Elle nous parle, pareillement à ses deux filles aînées (les Djaballah sont parents de huit filles et d’un garçon), en arabe classique. “C’est par amour pour la langue du Coran que nous l’utilisons au quotidien”, explique-t-elle. À notre demande, Mme Djaballah consent à raconter qu’elle a épousé “le cheikh” par l’entremise d’un enseignant de l’université où il étudiait. “Je suis blidéenne, il est de Skikda. Nous n’aurions jamais pu nous rencontrer. Il a fait part à son enseignant de son intention de se marier avec une femme militante. J’activais dès ma deuxième année au lycée en animant des halaqate.” Elle refuse catégoriquement de nous laisser utiliser un enregistreur, encore moins de la prendre en photo.

Elle affirme agir ainsi par conviction. “Depuis qu’elle a mis le niqab [tchador, ndlr], nous n’avons plus de photos avec elle”, reconnaît sa fille Djihad. Oum Mossaâb est détentrice d’une licence en économie. Elle n’a pourtant jamais travaillé. “C’est par choix. Pour moi, la grande mission de la femme est d’élever ses enfants sur la base de l’authenticité et des préceptes de l’islam.” L’épouse du président d’El-Islah n’est pourtant pas une femme cloîtrée au foyer. “J’ai renoncé au travail, pas au militantisme”, précise-t-elle. Elle est membre du madjliss echoura (conseil consultatif) d’El-Islah, du secrétariat national dédié à la femme et aussi de la commission de préparation des élections.

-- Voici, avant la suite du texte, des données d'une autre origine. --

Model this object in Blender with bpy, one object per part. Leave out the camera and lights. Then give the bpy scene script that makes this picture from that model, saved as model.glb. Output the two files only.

Elle s’attelle, par ailleurs, à diffuser “la bonne parole de Dieu et de son Prophète” auprès des sœurs musulmanes. “J’organise des rencontres chez moi ou chez d’autres sœurs pour parler de la situation de la femme.” À l’approche de l’élection présidentielle, les invitations deviennent nettement plus fréquentes. “Il est très important pour nous de sensibiliser les femmes sur la nécessité de voter. Nous les incitons aussi à assumer un rôle actif dans la société, mais dans le sens positif, bien sûr”, soutient notre hôtesse.

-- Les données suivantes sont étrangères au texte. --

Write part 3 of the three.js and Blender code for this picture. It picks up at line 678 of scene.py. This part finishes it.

Les cibles principales des militantes d’El-Islah sont les femmes au foyer, plus réceptives au discours conservateur. Oum Mossâab développe l’argumentaire politique de son mari pour dénoncer les événements de Sfax, la détention “jugée abusive” à Guantanamo d’Algériens, accusés d’activisme terroriste, et surtout les velléités des responsables et le combat du mouvement féminin pour la révision du code de la famille. “Le code de la famille n’est pas le Coran, comme l’a dit Louisa Hanoune. Mais ses articles fondamentaux sont inspirés du Coran. Nous ne permettrons pas que ces dispositions changent car la société doit accepter tout ce qui lui est dicté par Dieu.” Par articles “intouchables”, elle cite le tutorat sur la femme, la polygamie, le divorce unilatéral... La famille Djaballah perpétue, dans sa vie de tous les jours, les habitudes puisées dans la pure tradition islamique.

Même la préférence du patriarche pour ses nombreuses filles est expliquée par le favoritisme concédé par le Prophète à sa fille Fatima et plus généralement aux musulmanes de son époque. “Le Prophète a recommandé à l’homme d’honorer la femme”, nous rapporte Oum Mossâab en citant un verset coranique. “Être l’épouse ou la fille de Abdallah Djaballah n’est pas une contrainte mais un stimulant pour notre épanouissement. Il est affectueux avec les enfants. Il me pousse à me réaliser dans divers domaines, y compris l’écriture sur les thèmes que je maîtrise”, témoigne notre interlocutrice.

L’ambition de la famille est évidemment l’accession du chef à la magistrature suprême afin que le rêve d’une république islamique devienne réalité.